## The task
Return only the lines running from the line with "const displayCase = new THREE.Group();" down to the line with "before = set(bpy.data.objects)", both included, exactly as they appear.

## Dataset records
++++++++++++++++++++
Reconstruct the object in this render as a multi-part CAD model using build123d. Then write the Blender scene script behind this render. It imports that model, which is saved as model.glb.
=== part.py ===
++++++++++++++++++++
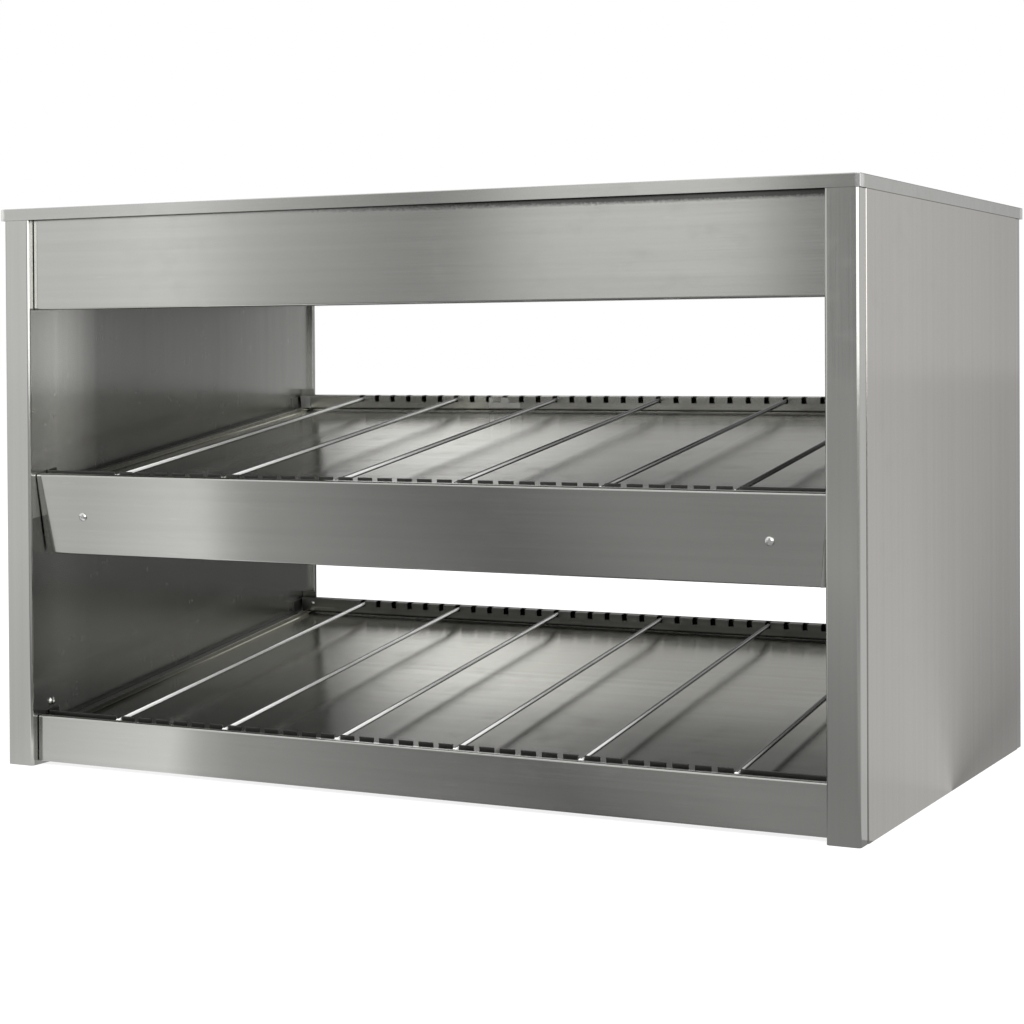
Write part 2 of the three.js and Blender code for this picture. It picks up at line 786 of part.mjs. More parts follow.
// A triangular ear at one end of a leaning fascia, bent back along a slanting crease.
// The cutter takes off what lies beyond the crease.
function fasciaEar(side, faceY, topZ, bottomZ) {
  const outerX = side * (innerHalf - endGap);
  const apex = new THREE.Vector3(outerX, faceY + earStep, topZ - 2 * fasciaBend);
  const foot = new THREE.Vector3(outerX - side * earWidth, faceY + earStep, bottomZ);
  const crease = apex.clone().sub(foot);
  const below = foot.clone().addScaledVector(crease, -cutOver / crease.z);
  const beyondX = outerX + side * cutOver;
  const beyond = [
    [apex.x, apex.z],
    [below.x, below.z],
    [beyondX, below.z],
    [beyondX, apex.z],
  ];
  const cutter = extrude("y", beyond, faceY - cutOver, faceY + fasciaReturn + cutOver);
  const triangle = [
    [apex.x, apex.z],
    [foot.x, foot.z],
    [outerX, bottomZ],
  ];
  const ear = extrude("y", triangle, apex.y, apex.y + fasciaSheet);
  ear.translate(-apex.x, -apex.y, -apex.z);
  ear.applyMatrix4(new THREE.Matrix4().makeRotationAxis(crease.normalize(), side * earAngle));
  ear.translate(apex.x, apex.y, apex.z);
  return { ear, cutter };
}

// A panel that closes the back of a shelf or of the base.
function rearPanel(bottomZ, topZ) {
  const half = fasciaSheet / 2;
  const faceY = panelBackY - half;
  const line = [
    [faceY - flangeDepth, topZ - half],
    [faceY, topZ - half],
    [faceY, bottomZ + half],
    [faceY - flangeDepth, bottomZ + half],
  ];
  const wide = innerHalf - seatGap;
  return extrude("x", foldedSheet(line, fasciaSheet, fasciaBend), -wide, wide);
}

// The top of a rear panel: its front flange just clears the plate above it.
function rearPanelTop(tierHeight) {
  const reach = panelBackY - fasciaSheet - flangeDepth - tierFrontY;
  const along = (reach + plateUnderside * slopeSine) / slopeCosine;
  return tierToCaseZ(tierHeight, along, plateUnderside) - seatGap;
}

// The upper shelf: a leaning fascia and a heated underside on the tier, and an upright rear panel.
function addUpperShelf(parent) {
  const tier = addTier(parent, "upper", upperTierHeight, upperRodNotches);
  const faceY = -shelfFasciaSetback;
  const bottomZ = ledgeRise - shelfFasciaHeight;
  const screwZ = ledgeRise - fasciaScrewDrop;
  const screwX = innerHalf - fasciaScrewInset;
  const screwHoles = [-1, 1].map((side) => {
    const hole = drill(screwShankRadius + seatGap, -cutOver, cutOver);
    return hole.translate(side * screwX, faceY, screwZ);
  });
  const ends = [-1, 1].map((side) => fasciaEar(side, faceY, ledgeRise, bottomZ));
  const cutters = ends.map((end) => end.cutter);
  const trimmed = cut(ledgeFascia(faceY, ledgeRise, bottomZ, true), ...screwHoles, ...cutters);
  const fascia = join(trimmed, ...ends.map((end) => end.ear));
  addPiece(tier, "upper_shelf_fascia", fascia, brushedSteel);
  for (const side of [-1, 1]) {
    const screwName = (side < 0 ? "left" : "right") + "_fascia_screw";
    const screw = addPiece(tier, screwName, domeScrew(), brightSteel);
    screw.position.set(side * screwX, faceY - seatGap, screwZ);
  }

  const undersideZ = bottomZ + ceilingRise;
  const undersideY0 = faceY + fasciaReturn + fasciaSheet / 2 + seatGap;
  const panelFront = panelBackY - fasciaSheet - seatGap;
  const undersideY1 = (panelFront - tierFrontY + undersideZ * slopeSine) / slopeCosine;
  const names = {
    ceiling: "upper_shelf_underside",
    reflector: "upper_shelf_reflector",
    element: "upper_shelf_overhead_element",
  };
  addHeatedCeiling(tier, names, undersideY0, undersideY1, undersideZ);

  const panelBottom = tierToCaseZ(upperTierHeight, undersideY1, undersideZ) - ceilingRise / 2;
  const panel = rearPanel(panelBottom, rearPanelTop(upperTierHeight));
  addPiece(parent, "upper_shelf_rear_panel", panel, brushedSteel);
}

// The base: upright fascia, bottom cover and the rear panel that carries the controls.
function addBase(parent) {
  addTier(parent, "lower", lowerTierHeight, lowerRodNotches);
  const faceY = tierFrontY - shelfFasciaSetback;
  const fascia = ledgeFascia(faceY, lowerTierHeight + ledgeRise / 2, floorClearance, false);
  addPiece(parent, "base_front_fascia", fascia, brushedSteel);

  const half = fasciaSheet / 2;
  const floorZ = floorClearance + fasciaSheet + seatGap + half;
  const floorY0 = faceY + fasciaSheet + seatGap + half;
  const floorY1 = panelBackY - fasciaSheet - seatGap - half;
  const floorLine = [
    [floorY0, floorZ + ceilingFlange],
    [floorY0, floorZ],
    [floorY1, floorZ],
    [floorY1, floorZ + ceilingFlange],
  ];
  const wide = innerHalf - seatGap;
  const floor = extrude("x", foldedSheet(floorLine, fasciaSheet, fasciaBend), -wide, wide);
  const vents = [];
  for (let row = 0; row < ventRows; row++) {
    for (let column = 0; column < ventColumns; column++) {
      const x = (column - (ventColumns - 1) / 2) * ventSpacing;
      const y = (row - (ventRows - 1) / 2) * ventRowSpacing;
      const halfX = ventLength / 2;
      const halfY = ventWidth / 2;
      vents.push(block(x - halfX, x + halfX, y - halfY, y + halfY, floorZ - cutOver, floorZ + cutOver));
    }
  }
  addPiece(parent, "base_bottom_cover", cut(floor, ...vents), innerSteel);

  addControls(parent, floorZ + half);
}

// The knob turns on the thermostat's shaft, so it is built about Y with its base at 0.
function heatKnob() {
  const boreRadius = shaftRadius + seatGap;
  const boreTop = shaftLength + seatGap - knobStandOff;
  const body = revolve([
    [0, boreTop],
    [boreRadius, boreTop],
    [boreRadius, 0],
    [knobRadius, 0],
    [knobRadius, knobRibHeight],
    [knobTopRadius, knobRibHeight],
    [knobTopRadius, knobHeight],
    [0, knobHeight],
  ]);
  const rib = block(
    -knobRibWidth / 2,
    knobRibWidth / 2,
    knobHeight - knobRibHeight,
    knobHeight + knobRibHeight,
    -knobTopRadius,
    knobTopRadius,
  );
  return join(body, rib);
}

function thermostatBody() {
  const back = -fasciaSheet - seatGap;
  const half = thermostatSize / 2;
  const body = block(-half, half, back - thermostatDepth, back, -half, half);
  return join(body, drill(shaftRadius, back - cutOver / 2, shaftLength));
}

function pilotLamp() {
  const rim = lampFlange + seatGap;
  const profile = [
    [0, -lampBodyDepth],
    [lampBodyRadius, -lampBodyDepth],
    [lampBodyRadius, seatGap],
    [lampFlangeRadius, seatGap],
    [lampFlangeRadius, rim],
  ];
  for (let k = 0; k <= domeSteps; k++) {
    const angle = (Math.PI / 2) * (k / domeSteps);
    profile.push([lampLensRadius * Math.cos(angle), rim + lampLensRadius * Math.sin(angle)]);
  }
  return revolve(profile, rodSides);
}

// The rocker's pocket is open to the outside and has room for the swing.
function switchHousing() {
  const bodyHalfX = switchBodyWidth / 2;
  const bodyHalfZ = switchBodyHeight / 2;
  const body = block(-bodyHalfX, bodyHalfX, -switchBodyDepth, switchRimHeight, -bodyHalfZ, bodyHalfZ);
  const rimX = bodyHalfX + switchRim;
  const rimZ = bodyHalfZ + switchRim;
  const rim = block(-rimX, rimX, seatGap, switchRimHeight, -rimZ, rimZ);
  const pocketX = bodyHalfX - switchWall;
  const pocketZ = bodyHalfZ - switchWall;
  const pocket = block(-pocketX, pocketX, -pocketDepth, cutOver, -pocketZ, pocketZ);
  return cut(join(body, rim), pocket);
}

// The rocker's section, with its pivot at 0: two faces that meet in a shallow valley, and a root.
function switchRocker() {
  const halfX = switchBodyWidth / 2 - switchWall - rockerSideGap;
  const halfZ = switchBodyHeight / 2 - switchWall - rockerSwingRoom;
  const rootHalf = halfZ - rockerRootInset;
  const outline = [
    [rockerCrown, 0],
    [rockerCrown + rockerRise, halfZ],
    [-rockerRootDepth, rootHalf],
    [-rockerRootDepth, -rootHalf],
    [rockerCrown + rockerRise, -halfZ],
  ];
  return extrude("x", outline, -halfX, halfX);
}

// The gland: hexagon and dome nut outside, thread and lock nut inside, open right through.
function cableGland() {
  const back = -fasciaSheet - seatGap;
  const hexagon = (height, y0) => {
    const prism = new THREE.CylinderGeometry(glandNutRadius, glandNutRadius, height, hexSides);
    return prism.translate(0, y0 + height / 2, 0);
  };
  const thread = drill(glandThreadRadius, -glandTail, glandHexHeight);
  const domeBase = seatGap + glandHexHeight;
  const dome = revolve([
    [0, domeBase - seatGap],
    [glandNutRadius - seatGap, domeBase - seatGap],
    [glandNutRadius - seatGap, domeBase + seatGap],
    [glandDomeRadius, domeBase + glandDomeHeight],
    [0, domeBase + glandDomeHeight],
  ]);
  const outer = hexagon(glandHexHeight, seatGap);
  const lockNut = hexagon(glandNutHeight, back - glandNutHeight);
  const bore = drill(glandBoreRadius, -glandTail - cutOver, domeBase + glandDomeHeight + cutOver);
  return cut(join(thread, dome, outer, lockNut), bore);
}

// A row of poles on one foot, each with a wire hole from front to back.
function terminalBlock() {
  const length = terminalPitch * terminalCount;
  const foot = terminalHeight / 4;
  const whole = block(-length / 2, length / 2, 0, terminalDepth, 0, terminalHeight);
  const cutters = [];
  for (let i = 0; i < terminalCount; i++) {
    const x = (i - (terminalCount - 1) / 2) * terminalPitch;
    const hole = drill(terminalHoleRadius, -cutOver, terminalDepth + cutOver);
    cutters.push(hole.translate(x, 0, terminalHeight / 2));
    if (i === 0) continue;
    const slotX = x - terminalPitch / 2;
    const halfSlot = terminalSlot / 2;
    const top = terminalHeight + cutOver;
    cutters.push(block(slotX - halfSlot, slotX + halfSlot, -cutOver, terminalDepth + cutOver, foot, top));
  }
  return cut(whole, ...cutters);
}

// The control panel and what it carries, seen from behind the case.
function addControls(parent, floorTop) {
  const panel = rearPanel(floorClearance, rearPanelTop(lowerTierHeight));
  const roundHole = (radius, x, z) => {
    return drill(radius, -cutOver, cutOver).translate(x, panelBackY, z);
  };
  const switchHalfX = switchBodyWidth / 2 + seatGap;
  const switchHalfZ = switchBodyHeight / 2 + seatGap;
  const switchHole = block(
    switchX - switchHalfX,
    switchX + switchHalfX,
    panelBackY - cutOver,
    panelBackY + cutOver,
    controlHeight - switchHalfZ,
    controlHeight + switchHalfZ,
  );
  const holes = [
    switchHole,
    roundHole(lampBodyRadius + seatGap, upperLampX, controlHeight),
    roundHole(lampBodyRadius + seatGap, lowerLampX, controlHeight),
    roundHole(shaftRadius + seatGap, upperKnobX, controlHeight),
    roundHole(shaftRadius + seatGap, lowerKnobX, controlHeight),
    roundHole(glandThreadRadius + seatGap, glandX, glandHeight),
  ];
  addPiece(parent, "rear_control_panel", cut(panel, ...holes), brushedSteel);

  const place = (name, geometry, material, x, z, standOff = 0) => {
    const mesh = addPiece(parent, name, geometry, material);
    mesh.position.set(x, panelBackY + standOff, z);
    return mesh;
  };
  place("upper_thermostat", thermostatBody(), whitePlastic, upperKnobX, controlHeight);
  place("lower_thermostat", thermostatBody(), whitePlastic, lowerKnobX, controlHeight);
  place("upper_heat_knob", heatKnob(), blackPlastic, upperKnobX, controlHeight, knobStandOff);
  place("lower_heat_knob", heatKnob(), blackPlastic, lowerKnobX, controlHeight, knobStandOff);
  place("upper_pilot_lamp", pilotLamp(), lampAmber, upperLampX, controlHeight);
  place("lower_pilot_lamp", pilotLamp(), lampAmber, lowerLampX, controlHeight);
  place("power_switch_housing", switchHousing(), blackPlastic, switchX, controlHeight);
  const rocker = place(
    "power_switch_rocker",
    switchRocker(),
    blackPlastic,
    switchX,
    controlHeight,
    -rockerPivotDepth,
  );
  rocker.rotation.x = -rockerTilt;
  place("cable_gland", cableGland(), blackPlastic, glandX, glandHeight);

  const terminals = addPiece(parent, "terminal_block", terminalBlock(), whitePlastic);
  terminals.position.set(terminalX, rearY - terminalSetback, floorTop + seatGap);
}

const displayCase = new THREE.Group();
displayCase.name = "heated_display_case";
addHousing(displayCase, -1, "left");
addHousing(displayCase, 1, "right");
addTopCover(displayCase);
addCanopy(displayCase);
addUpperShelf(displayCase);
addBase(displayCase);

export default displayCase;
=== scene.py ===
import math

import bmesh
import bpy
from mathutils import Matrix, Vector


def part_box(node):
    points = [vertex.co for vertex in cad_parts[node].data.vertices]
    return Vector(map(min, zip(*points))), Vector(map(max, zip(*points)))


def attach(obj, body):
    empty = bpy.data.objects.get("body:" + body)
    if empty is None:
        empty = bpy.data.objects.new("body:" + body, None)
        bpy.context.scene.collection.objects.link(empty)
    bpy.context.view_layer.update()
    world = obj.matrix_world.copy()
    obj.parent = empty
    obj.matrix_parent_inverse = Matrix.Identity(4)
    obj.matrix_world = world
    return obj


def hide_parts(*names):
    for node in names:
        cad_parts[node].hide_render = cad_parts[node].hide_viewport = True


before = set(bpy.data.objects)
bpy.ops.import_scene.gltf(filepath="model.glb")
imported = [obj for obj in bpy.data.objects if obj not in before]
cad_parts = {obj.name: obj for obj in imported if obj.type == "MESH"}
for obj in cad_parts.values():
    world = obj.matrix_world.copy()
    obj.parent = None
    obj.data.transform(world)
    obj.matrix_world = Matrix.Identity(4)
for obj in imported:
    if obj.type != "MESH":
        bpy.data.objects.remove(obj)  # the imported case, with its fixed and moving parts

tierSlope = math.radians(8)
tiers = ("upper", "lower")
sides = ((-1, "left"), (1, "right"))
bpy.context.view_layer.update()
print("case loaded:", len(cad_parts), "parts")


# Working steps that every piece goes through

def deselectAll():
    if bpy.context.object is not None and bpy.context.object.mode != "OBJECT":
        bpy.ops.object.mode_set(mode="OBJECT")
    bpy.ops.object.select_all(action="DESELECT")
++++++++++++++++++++
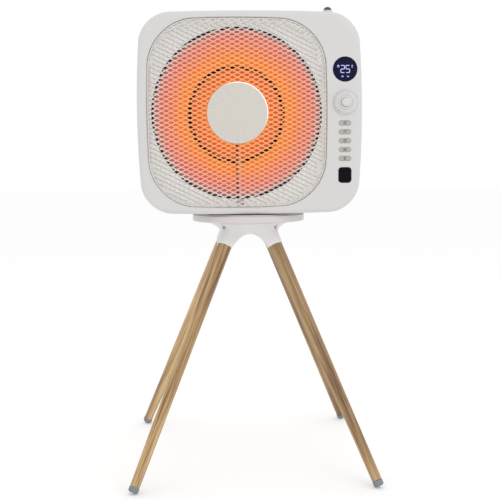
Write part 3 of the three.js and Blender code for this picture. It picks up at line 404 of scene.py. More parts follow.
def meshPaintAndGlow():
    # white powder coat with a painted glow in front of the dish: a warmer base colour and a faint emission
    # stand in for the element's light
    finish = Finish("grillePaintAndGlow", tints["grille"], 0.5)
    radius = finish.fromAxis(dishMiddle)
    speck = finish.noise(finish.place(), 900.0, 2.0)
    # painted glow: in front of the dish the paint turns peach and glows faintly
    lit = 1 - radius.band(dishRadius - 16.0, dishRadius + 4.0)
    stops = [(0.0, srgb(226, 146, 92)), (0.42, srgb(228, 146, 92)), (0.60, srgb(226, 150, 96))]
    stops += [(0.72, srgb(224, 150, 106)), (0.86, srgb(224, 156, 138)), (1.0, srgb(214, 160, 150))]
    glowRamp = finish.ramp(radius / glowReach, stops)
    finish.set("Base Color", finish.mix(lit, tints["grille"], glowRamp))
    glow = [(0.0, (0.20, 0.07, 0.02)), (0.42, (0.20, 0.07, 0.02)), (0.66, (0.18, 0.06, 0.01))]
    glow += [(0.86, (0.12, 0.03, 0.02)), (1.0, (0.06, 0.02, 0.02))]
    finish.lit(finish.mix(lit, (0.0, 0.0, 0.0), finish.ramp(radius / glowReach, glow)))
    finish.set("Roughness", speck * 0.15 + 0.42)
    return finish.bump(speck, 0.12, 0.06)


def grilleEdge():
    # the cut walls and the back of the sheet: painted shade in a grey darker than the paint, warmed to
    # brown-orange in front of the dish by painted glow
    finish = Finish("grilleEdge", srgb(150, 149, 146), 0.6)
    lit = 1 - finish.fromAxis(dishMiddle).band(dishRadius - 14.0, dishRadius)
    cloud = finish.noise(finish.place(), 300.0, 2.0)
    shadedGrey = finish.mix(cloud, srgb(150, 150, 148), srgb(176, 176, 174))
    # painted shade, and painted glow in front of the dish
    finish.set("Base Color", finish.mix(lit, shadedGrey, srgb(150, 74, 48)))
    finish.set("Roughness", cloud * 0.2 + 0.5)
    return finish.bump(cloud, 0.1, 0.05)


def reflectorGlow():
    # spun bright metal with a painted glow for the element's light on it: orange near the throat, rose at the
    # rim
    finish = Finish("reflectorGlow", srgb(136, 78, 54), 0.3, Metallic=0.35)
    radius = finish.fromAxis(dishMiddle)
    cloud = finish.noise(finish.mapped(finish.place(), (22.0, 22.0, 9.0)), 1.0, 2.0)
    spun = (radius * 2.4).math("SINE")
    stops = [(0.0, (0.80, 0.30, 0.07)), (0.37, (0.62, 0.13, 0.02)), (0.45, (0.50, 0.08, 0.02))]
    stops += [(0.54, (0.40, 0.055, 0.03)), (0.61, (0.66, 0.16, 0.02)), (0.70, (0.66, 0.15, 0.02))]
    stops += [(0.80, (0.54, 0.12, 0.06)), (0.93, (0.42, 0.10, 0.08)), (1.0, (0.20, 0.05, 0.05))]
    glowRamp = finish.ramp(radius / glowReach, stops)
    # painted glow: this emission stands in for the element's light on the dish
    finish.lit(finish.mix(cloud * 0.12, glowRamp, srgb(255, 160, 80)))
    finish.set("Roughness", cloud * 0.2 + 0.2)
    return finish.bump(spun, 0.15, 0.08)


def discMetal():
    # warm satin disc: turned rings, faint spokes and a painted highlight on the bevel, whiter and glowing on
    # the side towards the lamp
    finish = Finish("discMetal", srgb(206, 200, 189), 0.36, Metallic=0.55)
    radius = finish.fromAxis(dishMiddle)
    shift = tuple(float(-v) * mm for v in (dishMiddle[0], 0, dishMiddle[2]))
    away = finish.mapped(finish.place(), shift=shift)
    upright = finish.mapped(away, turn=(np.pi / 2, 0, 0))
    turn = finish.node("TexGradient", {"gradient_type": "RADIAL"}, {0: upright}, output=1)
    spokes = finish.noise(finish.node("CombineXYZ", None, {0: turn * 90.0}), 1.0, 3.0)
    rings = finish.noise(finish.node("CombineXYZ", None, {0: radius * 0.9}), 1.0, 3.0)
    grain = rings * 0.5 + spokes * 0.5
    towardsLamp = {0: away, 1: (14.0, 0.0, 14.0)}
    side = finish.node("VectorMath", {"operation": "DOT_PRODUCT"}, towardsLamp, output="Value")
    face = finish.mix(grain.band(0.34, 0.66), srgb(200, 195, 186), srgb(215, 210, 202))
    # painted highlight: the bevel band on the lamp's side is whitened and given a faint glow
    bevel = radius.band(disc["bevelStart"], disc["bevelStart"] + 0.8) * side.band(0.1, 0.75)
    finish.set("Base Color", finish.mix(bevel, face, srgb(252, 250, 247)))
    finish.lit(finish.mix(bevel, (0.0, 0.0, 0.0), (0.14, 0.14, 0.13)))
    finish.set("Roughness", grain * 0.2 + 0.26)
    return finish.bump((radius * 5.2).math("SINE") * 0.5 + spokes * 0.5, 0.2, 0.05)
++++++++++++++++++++
## Solution to the problem
const displayCase = new THREE.Group();
displayCase.name = "heated_display_case";
addHousing(displayCase, -1, "left");
addHousing(displayCase, 1, "right");
addTopCover(displayCase);
addCanopy(displayCase);
addUpperShelf(displayCase);
addBase(displayCase);

export default displayCase;
=== scene.py ===
import math

import bmesh
import bpy
from mathutils import Matrix, Vector


def part_box(node):
    points = [vertex.co for vertex in cad_parts[node].data.vertices]
    return Vector(map(min, zip(*points))), Vector(map(max, zip(*points)))


def attach(obj, body):
    empty = bpy.data.objects.get("body:" + body)
    if empty is None:
        empty = bpy.data.objects.new("body:" + body, None)
        bpy.context.scene.collection.objects.link(empty)
    bpy.context.view_layer.update()
    world = obj.matrix_world.copy()
    obj.parent = empty
    obj.matrix_parent_inverse = Matrix.Identity(4)
    obj.matrix_world = world
    return obj


def hide_parts(*names):
    for node in names:
        cad_parts[node].hide_render = cad_parts[node].hide_viewport = True


before = set(bpy.data.objects)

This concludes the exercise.